There is something really interesting about the fact you're grinding it up which I'm not sure has been mentioned above.
Imagine a batch of chicken. Perhaps one piece has Salmonella spp on it. For the supplier to find it, they will have to find that piece of chicken and test where the pathogen is on that piece.
Now think about your process. I'm imagining some bowl choppers, sorry for the metric but I'm imagining you're putting in, say, 40kg of chicken thighs into that bowl chopper. Then you're tipping it into a tote bin and putting it through something like a Vemag machine to extrude into skins. If it's not that process then it's probably going to be similar right?
I'm guessing you're not cleaning your bowl chopper until the end of the run and conservatively, let's make our run 5 batches (mostly to keep the maths easy).
So in total you now have 200kg of chicken thighs which have gone through the bowl chopper. And in that process, you're going to add in a bit of heat. Not deliberately but inevitably because of the friction of the process you have. So any pathogen presence has the chance to multiply.
So using nothing more scientific than a photo on the Walmart website (I'm wary of using British chickens to compare with this, as we tend to kill them when smaller) a chicken thigh seems to weigh about 160g or so.
In your 200kg of chicken thighs, you will then have about 1,250 individual thighs.
So your sample, especially if taken towards the end of the run is equivalent to a composite of over 1000 of their samples. No wonder you will find it more often. There is no way they are testing that much, am I right?
What's more is if you have one piece which is really grossly contaminated, the pathogens will then get dispersed to lots of lovely new food source without waste products etc.
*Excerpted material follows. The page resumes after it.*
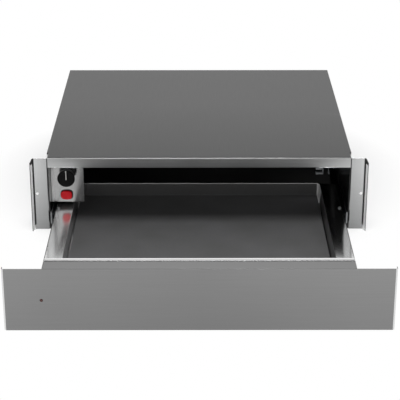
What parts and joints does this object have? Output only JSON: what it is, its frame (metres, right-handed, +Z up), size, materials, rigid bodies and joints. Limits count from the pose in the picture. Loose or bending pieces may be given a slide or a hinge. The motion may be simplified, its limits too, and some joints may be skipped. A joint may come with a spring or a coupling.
{
  "type": "built-in warming drawer",
  "caption": "Handle-less built-in warming drawer, pulled out of its steel casing, with a shallow well, an anti-slip mat, a dial, a red switch and a warm-air unit.",
  "frame": {"origin": "middle of the underside of the casing", "axes": "+Y from the drawer front to the back of the casing, +X to the right seen from the front, +Z up"},
  "size_m": [0.595, 0.8936, 0.136],
  "materials": {
    "brushed_steel": "brushed stainless steel, fine horizontal grain",
    "polished_steel": "polished stainless steel, near mirror",
    "cover_steel": "dull grey coated sheet steel",
    "black_enamel": "black heat-proof enamel on sheet steel",
    "zinc_steel": "zinc-plated steel",
    "dark_zinc": "dark passivated zinc, lightly greased",
    "mat_rubber": "matt anti-slip mat with a fine woven texture",
    "black_plastic": "black moulded plastic",
    "bezel_plastic": "glossy black moulded plastic",
    "red_lens": "translucent red moulded plastic",
    "amber_lens": "amber acrylic light guide",
    "grey_plastic": "grey moulded plastic",
    "heater_sheath": "heat-tinted steel sheath",
    "copper": "drawn copper",
    "loom_sleeve": "black braided sleeve"
  },
  "bodies": {
    "casing": {"casing_tray": "cover_steel", "casing_cover": "cover_steel", "rear_wall": "cover_steel", "front_bar": "brushed_steel", "right_mounting_flange": "brushed_steel", "left_mounting_flange": "brushed_steel", "left_lower_flange_screw": "zinc_steel", "left_upper_flange_screw": "zinc_steel", "right_lower_flange_screw": "zinc_steel", "right_upper_flange_screw": "zinc_steel", "control_plate": "polished_steel", "thermostat_body": "grey_plastic", "switch_housing": "bezel_plastic", "switch_pivot_pin": "zinc_steel", "left_slide_casing_rail": "dark_zinc", "right_slide_casing_rail": "dark_zinc", "left_slide_bracket": "zinc_steel", "right_slide_bracket": "zinc_steel", "right_inner_floor_clip": "zinc_steel", "left_inner_floor_clip": "zinc_steel", "right_outer_floor_clip": "zinc_steel", "left_outer_floor_clip": "zinc_steel", "latch_body": "grey_plastic", "heater_tray": "black_enamel", "fan_guard": "black_enamel", "fan_motor": "grey_plastic", "ring_element": "heater_sheath", "left_element_support": "zinc_steel", "right_element_support": "zinc_steel", "safety_cutout": "bezel_plastic", "inlet_gland": "bezel_plastic", "terminal_block": "grey_plastic", "terminal_bracket": "zinc_steel", "sensor_bulb": "copper", "capillary_tube": "copper", "bulb_clip": "zinc_steel", "wiring_loom": "loom_sleeve"},
    "drawer": {"front_panel": "brushed_steel", "front_liner": "polished_steel", "indicator_light_guide": "amber_lens", "drawer_tub": "polished_steel", "right_runner_carrier": "zinc_steel", "left_runner_carrier": "zinc_steel", "latch_striker": "zinc_steel", "left_ledge_screw": "zinc_steel", "right_ledge_screw": "zinc_steel", "left_front_screw": "zinc_steel", "right_front_screw": "zinc_steel", "anti_slip_mat": "mat_rubber", "left_slide_drawer_rail": "zinc_steel", "right_slide_drawer_rail": "zinc_steel"},
    "left_middle_slide": {"left_slide_middle_rail": "dark_zinc"},
    "right_middle_slide": {"right_slide_middle_rail": "dark_zinc"},
    "knob": {"control_knob": "black_plastic", "thermostat_shaft": "zinc_steel"},
    "rocker": {"switch_rocker": "red_lens"},
    "fan": {"fan_impeller": "zinc_steel", "fan_shaft": "zinc_steel"},
    "plunger": {"latch_plunger": "bezel_plastic"}
  },
  "joints": [
    {"name": "drawer_slide", "type": "slide", "parent": "casing", "child": "drawer", "axis": [0, 1, 0], "range_m": [0, 0.352]},
    {"name": "left_middle_slide_joint", "type": "slide", "parent": "casing", "child": "left_middle_slide", "axis": [0, 1, 0], "range_m": [0, 0.176]},
    {"name": "right_middle_slide_joint", "type": "slide", "parent": "casing", "child": "right_middle_slide", "axis": [0, 1, 0], "range_m": [0, 0.176]},
    {"name": "knob_turn", "type": "hinge", "parent": "casing", "child": "knob", "pos_m": [-0.2348, -0.234, 0.0909], "axis": [0, 1, 0], "range_deg": [0, 270]},
    {"name": "switch_rock", "type": "hinge", "parent": "casing", "child": "rocker", "pos_m": [-0.2364, -0.217, 0.0528], "axis": [0, 0, 1], "range_deg": [0, 10]},
    {"name": "fan_spin", "type": "hinge", "parent": "casing", "child": "fan", "pos_m": [0, 0.161, 0.11], "axis": [0, 0, 1], "continuous": true},
    {"name": "latch_push", "type": "slide", "parent": "casing", "child": "plunger", "axis": [0, 1, 0], "range_m": [0, 0.006], "stiffness_N_per_m": 300, "springref_m": -0.004}
  ],
  "couplings": [
    {"joint": "left_middle_slide_joint", "follows": "drawer_slide", "ratio": 0.5},
    {"joint": "right_middle_slide_joint", "follows": "drawer_slide", "ratio": 0.5}
  ]
}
So what is likely to happen is an uplift in growth rate independent of the temperature.
Sorry that was quite long winded. But basically if you want to explain this, it's a combination of maths and the sampling method of the original material which can never be anywhere near the level of your product. You will always have a problem here in my opinion at least from time to time. To achieve the levels you want in your product, the supply is going to have to be super squeaky clean, I'd also encourage regular batch breaks, applying cooling on your process and regular break full cleans in your plant. (Also I'm not sure re US legislation on speciation but I'd never run from one species to another without cleaning.)
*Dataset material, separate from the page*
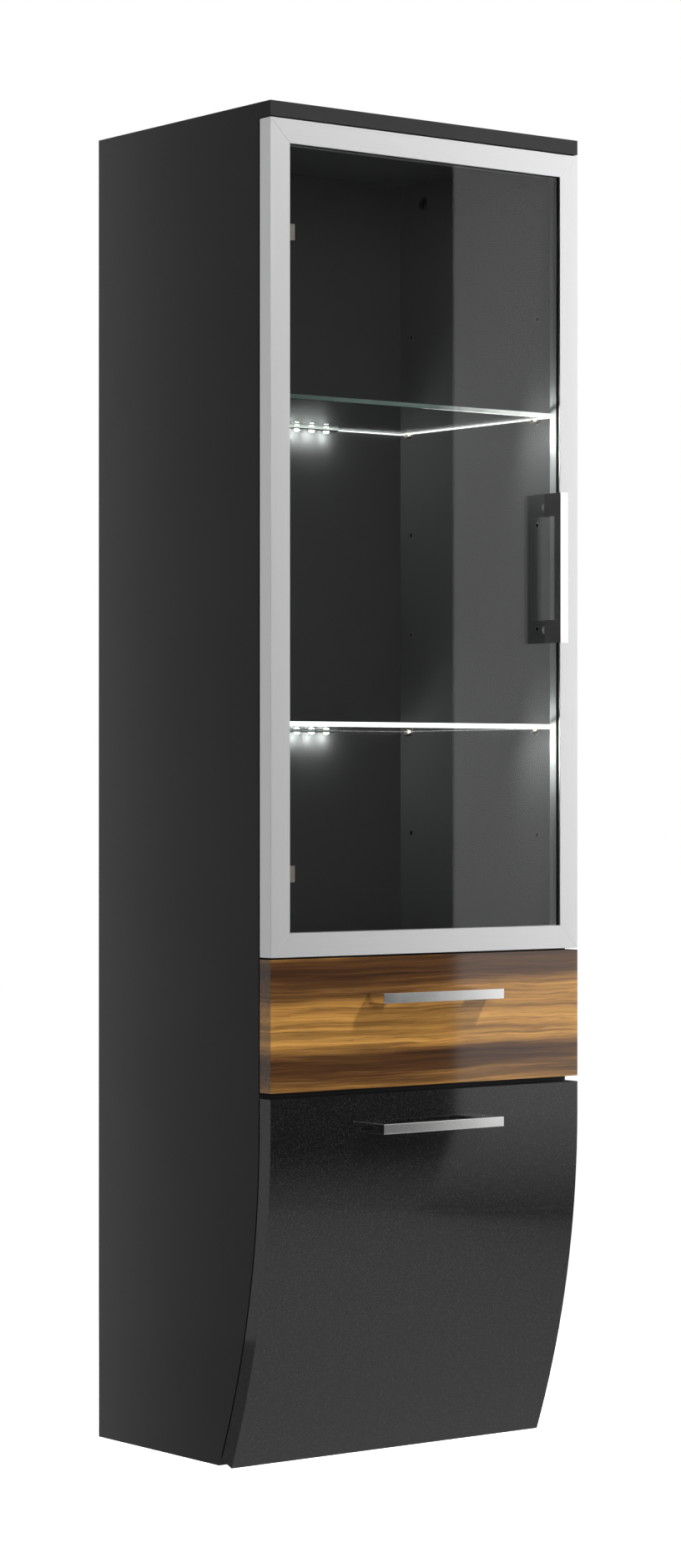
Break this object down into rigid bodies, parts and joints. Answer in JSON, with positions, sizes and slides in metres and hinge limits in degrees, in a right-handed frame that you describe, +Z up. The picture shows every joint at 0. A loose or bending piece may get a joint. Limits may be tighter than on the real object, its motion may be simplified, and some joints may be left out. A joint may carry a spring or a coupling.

There are two other areas of investigation which I am going to share, but I don't think it's the cause in your case albeit just for your consideration to rule in or out. Machinery being the root cause of contamination can occur and can show up negatively in early batches. This is where there is water trapped deep in the machine which then leaches out very slowly during running. I've seen it happen with early batches passing and late in the day batches failing. As chicken in so synonymous with Salmonella, I still doubt it, but mentioning it for completion. If you have this kind of issue, using steam has been something I've seen and used to help at least "cook" residues deep in the machine short term but longer term you'd probably need some kind of repairs or replacement. It might be worth getting a full strip down PPM done on one of your machines you use to grind the meat just to see if there is debris, water etc getting deep within the machine.
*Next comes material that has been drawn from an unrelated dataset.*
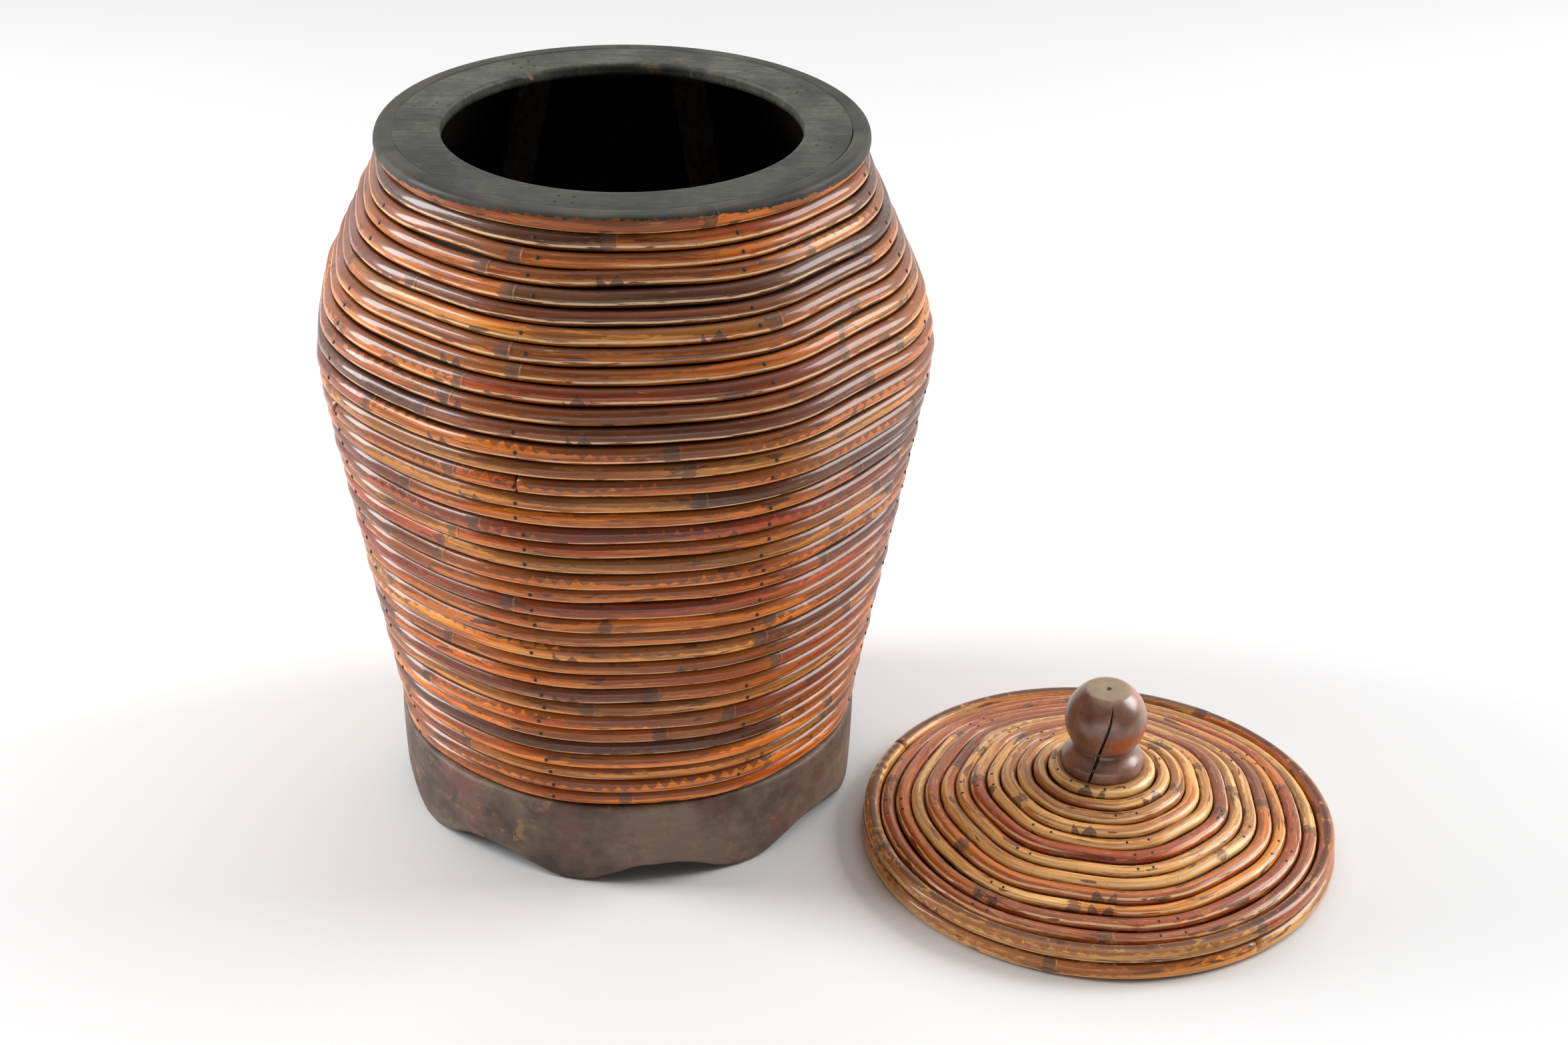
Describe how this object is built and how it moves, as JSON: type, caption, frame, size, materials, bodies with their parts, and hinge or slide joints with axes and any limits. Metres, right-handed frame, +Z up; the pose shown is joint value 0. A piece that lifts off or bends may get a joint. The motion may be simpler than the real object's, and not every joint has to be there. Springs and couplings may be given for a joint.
{
  "type": "cane-wound lidded jar",
  "caption": "Round-shouldered storage jar wound with rattan cane over bent laths, with a lift-off cane-wound lid and turned knob lying beside it.",
  "frame": {"origin": "centre of the jar's foot ring on the ground", "axes": "+Z up along the jar's axis, front faces -Y, the lid lies on the +X side at rest"},
  "size_m": [0.5788, 0.3814, 0.4],
  "materials": {
    "jar_cane": "glossy lacquered rattan with dark nodes",
    "rim_cane": "rattan, top painted black and worn",
    "lid_cane": "lacquered honey rattan with dark peel edges",
    "black_board": "matt black paint, worn and scratched",
    "lining": "dark stained thin sheet",
    "lath": "rough split wood",
    "plain_wood": "rough sawn, stained",
    "dark_skirt": "matt dark mottled lacquer",
    "dark_knob": "semi-gloss dark lacquer, worn",
    "nail": "dark blunt nail heads"
  },
  "bodies": {
    "jar": {"rim_board": "black_board", "rim_cane": "rim_cane", "jar_cane_01": "jar_cane", "jar_cane_02": "jar_cane", "jar_cane_03": "jar_cane", "jar_cane_04": "jar_cane", "jar_cane_05": "jar_cane", "jar_cane_06": "jar_cane", "jar_cane_07": "jar_cane", "jar_cane_08": "jar_cane", "jar_cane_09": "jar_cane", "jar_cane_10": "jar_cane", "jar_cane_11": "jar_cane", "jar_cane_12": "jar_cane", "lining_wall": "lining", "lining_shoulder": "lining", "jar_rib_1": "lath", "jar_rib_2": "lath", "jar_rib_3": "lath", "jar_rib_4": "lath", "jar_rib_5": "lath", "jar_rib_6": "lath", "jar_rib_7": "lath", "jar_rib_8": "lath", "base_board": "plain_wood", "base_skirt": "dark_skirt"},
    "knob_peg": {"knob_peg": "lath"},
    "lid": {"lid_board": "black_board", "lid_edge_canes": "lid_cane", "lid_cane_1": "lid_cane", "lid_cane_2": "lid_cane", "lid_cane_3": "lid_cane", "lid_cane_4": "lid_cane", "lid_lining": "lining", "lid_spoke_1": "lath", "lid_spoke_2": "lath", "lid_spoke_3": "lath", "lid_spoke_4": "lath", "lid_spoke_5": "lath", "lid_spoke_6": "lath", "lid_spoke_7": "lath", "lid_hub": "plain_wood", "knob": "dark_knob"}
  },
  "joints": [
    {"name": "lid_carry", "type": "hinge", "parent": "jar", "child": "knob_peg", "pos_m": [0.21648, -0.06004, 0.28347], "axis": [-0.2672, -0.9636, 0], "range_deg": [0, 225]},
    {"name": "lid_level", "type": "hinge", "parent": "knob_peg", "child": "lid", "pos_m": [0.27319, -0.07576, 0.02461], "axis": [-0.2672, -0.9636, 0], "range_deg": [-225, 0]}
  ],
  "couplings": [
    {"joint": "lid_level", "follows": "lid_carry", "ratio": -1}
  ]
}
My last suggestion, I am not sure if it's going to go down well with US companies. I've used either full genome sequencing or multi locus sequence typing before to help link with some pathogens. This may be worth looking at here. BUT my only two warnings are firstly, it's expensive and secondly it only shows you that the pathogens are linked, not how they're linked. So for example, if you find debris inside your bowl chopper or grinder which tests positive for Salmonellae and then you keep getting the same strain repeatedly, it could indicate it's your machine which is contaminated. Or it could indicate a harbourage problem in the evisceration plant. Or it could indicate endemic Salmonellae from one farm. But from US legislation having a WGS which links a certain Salmonellae strain to your plant I'd imagine would go down very badly with your leaders but the idea is out there. In this case though, even in the UK, I'd hold out and work with the supplier and shorten runs first.